ためらい

id:Intermezzo さんからご紹介いただいた、ジャン・フィリップ トゥーサンの『ためらい』読了。

内容(「BOOK」データベースより)
「ぼくがサスエロの村に着いたのは10月の終わりのことだった」…。新作『ためらい』の主人公は、ベビーカーに男の子をのせた、ひとりの不思議な青年。村の、ある一家をたずねてきたのだが、入口まで来ると、突然〈ためらい〉が襲ってくる。カフカの文体を思わせる緊張感が、全篇に流れて、ほんとうに、音楽のように美しい。

内容は、宿屋を中継地点としてある一家‐ビアッジ家‐の屋敷に行きかけたり、やめたり、海岸へ行ってみたり、戻ったり、屋敷に潜入してみたり庭師と雨宿りしたり、といったものである。
最後まで、ビアッジとの関係が友人と言う以上にどういうものなのか、どんな理由で訪問しようとしているのか、主人公はどんな人間なのか、仕事は、子供は息子と言うがどういった事情の下に生まれたのか、といったようなことは明かされない。
文章は、色彩的でフランス的な情緒性豊かと言うべきだろう。一文は長め。
こんな具合だ、

ぼくはしばらく壁際でじっとしていたが、ドアの向こうからは何の音も聞こえてこないので、またゆっくりと歩き出し、食堂に辿り着いた。テーブルの上にはもう朝食の準備がしてあった。か弱い月明かりがあたりを包む中、ナプキンが揃い、各テーブルには、受皿に伏せられたコーヒーカップの白い形が冴えざえと見え、その隣に、小型のバターやジャムを入れた、柳細工の小籠が並べられている。
P.47

問題があるとしたら、この主人公で自意識過剰と言うか妄想壁があり、途中から彼の言っていることが読者は信じられなくなり、ついにはまず疑ってかからなくてはいけなくなる。
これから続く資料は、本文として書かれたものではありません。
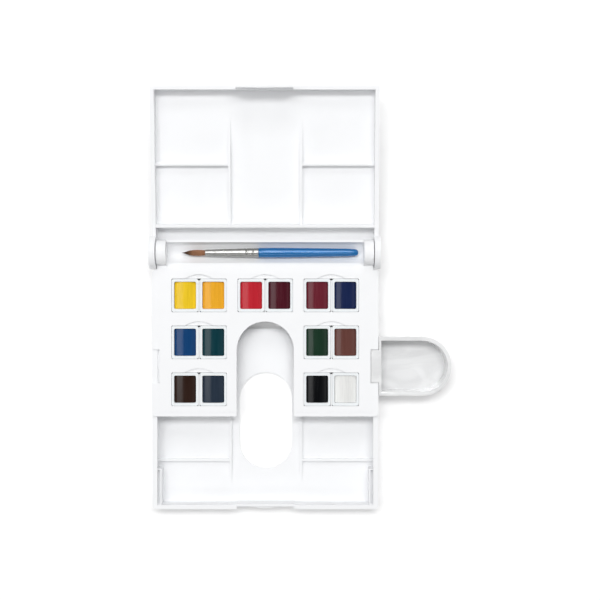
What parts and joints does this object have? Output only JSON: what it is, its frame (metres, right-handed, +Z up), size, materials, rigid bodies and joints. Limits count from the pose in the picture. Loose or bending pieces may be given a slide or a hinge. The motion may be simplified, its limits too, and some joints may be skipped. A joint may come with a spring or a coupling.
{
  "type": "watercolour paint set",
  "caption": "Folding watercolour box laid open: tray of half pans, mixing lid, slide-out palette with a thumb hole, clip-on water dish and a small brush.",
  "frame": {"origin": "on the table under the middle of the box, 50 mm in front of the lid's hinge axis", "axes": "+Z up, +X to the user's right towards the dish, +Y away from the user towards the open lid"},
  "size_m": [0.1808, 0.2532, 0.0379],
  "materials": {
    "white_plastic": "satin white",
    "dish_plastic": "gloss white",
    "pan_plastic": "satin, cool white",
    "handle_lacquer": "gloss blue lacquer",
    "ferrule_metal": "bright plated",
    "brush_hair": "soft hair",
    "paint_1": "dried paint with a slight gloss",
    "paint_2": "dried paint with a slight gloss",
    "paint_3": "dried paint with a slight gloss",
    "paint_4": "dried paint with a slight gloss",
    "paint_5": "dried paint with a slight gloss",
    "paint_6": "dried paint with a slight gloss",
    "paint_7": "dried paint with a slight gloss",
    "paint_8": "dried paint with a slight gloss",
    "paint_9": "dried paint with a slight gloss",
    "paint_10": "dried paint with a slight gloss",
    "paint_11": "dried paint with a slight gloss",
    "paint_12": "dried paint with a slight gloss",
    "paint_13": "dried paint with a slight gloss",
    "paint_14": "dried paint with a slight gloss"
  },
  "bodies": {
    "tray": {"tray": "white_plastic"},
    "lid": {"lid": "white_plastic"},
    "palette": {"palette": "white_plastic"},
    "side_dish": {"side_dish": "dish_plastic"},
    "brush": {"brush_handle": "handle_lacquer", "brush_ferrule": "ferrule_metal", "brush_tuft": "brush_hair"},
    "half_pan_1": {"pan_1": "pan_plastic", "cake_1": "paint_1"},
    "half_pan_2": {"pan_2": "pan_plastic", "cake_2": "paint_2"},
    "half_pan_3": {"pan_3": "pan_plastic", "cake_3": "paint_3"},
    "half_pan_4": {"pan_4": "pan_plastic", "cake_4": "paint_4"},
    "half_pan_5": {"pan_5": "pan_plastic", "cake_5": "paint_5"},
    "half_pan_6": {"pan_6": "pan_plastic", "cake_6": "paint_6"},
    "half_pan_7": {"pan_7": "pan_plastic", "cake_7": "paint_7"},
    "half_pan_8": {"pan_8": "pan_plastic", "cake_8": "paint_8"},
    "half_pan_9": {"pan_9": "pan_plastic", "cake_9": "paint_9"},
    "half_pan_10": {"pan_10": "pan_plastic", "cake_10": "paint_10"},
    "half_pan_11": {"pan_11": "pan_plastic", "cake_11": "paint_11"},
    "half_pan_12": {"pan_12": "pan_plastic", "cake_12": "paint_12"},
    "half_pan_13": {"pan_13": "pan_plastic", "cake_13": "paint_13"},
    "half_pan_14": {"pan_14": "pan_plastic", "cake_14": "paint_14"}
  },
  "joints": [
    {"name": "lid_hinge", "type": "hinge", "parent": "tray", "child": "lid", "pos_m": [0, 0.05, 0.017], "axis": [-1, 0, 0], "range_deg": [-173, 0]},
    {"name": "palette_slide", "type": "slide", "parent": "tray", "child": "palette", "axis": [0, -1, 0], "range_m": [-0.056, 0]},
    {"name": "dish_lift", "type": "slide", "parent": "tray", "child": "side_dish", "axis": [0, 0, 1], "range_m": [0, 0.015]},
    {"name": "brush_lift", "type": "slide", "parent": "tray", "child": "brush", "axis": [0, 0, 1], "range_m": [0, 0.015]},
    {"name": "pan_1_lift", "type": "slide", "parent": "tray", "child": "half_pan_1", "axis": [0, 0, 1], "range_m": [0, 0.012]},
    {"name": "pan_2_lift", "type": "slide", "parent": "tray", "child": "half_pan_2", "axis": [0, 0, 1], "range_m": [0, 0.012]},
    {"name": "pan_3_lift", "type": "slide", "parent": "tray", "child": "half_pan_3", "axis": [0, 0, 1], "range_m": [0, 0.012]},
    {"name": "pan_4_lift", "type": "slide", "parent": "tray", "child": "half_pan_4", "axis": [0, 0, 1], "range_m": [0, 0.012]},
    {"name": "pan_5_lift", "type": "slide", "parent": "tray", "child": "half_pan_5", "axis": [0, 0, 1], "range_m": [0, 0.012]},
    {"name": "pan_6_lift", "type": "slide", "parent": "tray", "child": "half_pan_6", "axis": [0, 0, 1], "range_m": [0, 0.012]},
    {"name": "pan_7_lift", "type": "slide", "parent": "tray", "child": "half_pan_7", "axis": [0, 0, 1], "range_m": [0, 0.012]},
    {"name": "pan_8_lift", "type": "slide", "parent": "tray", "child": "half_pan_8", "axis": [0, 0, 1], "range_m": [0, 0.012]},
    {"name": "pan_9_lift", "type": "slide", "parent": "tray", "child": "half_pan_9", "axis": [0, 0, 1], "range_m": [0, 0.012]},
    {"name": "pan_10_lift", "type": "slide", "parent": "tray", "child": "half_pan_10", "axis": [0, 0, 1], "range_m": [0, 0.012]},
    {"name": "pan_11_lift", "type": "slide", "parent": "tray", "child": "half_pan_11", "axis": [0, 0, 1], "range_m": [0, 0.012]},
    {"name": "pan_12_lift", "type": "slide", "parent": "tray", "child": "half_pan_12", "axis": [0, 0, 1], "range_m": [0, 0.012]},
    {"name": "pan_13_lift", "type": "slide", "parent": "tray", "child": "half_pan_13", "axis": [0, 0, 1], "range_m": [0, 0.012]},
    {"name": "pan_14_lift", "type": "slide", "parent": "tray", "child": "half_pan_14", "axis": [0, 0, 1], "range_m": [0, 0.012]}
  ]
}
彼は常に自分がビアッジに監視されていると考えており、夜の散歩にでて宿から締め出されては、道の途中で車を見かけては、灯台へ向かう船を見ては、それとビアッジとにつながりを見出しついには自分への監視に関与したものではないかと信じる。しかもビアッジへの手紙を盗んだり屋敷に勝手に進入したりもする。
萌えキャラは、息子さんで、これは文句なしにかわいい。人が赤ん坊や子供に感じる可愛らしさをそのまま体現しているといってもいい。
 
僕がこの本を読むのに3週間もかかったのは序盤のせいで、初めだけでも5回は読み返した気がする。中盤以降はむしろ主人公への疑念なり物語全体への疑念なりを取っ掛かりにしてスムーズに読み進むことができた。対して序盤は、まさに"ためらい"といった感じで、なんとも蕩けるような文章になんとも夢心地になり、よせてはかえす波に足を晒している気になり動けなくなる。

 今朝、港で猫の死体を見た。

この一文から物語は始まる。主人公は猫を殺したのがビアッジではないかと疑ったり、はたまた猫と同じようにビアッジが殺される妄想をしたりする。
猫が殺される話と聞いて、僕は海辺のカフカを思い出した。あの作品にも猫殺しが出てくる。しかし、この本に出て苦しんだ猫は、結局は殺されたわけではなかったのだ。それが不動の結末で間違いないと思う。
あとは主人公のあんまりにもあんまりな発言に言及するくらいだろうか。だって、『帰ってきたビアッジは寝室の窓に立つぼくの姿をこの後見ることになるだろう』みたいな発言をした次の段落で別の部屋に移動したりするのだ。ビアッジが寝室の窓に立つ主人公の姿を見るためには、主人公はそこを動いてはいけないはずで、動きさえしなければそれは叶えられるだろうに、一瞬で読者の期待を反故にする行動が続く。Intermezzoさんはこの作品を原文で読まれたのだろうか。だとしたら同情してしまう。僕だったらこんなにもつじつまの合わない文章を訳しながら読むなんてコトヲしたら気がおかしくなってしまうかもしれない・・・・・・・
33歳が青春の終わる年と言うのは素晴らしい。
『何も扱っていない本』というのは確かかもしれない。仕事が不明で目的も不明で出自のわからない子供を抱えた33歳の男が主人公でいけない理由など何一つないのだ。ためらい続ける物語もまた。
 
というわけで僕は次のトゥーサンの作品を読みます。もっと時間がかかるかもしれないが
既に借りた『逃げる』か、出来たら紹介していただいたタイトルの別のものがよい。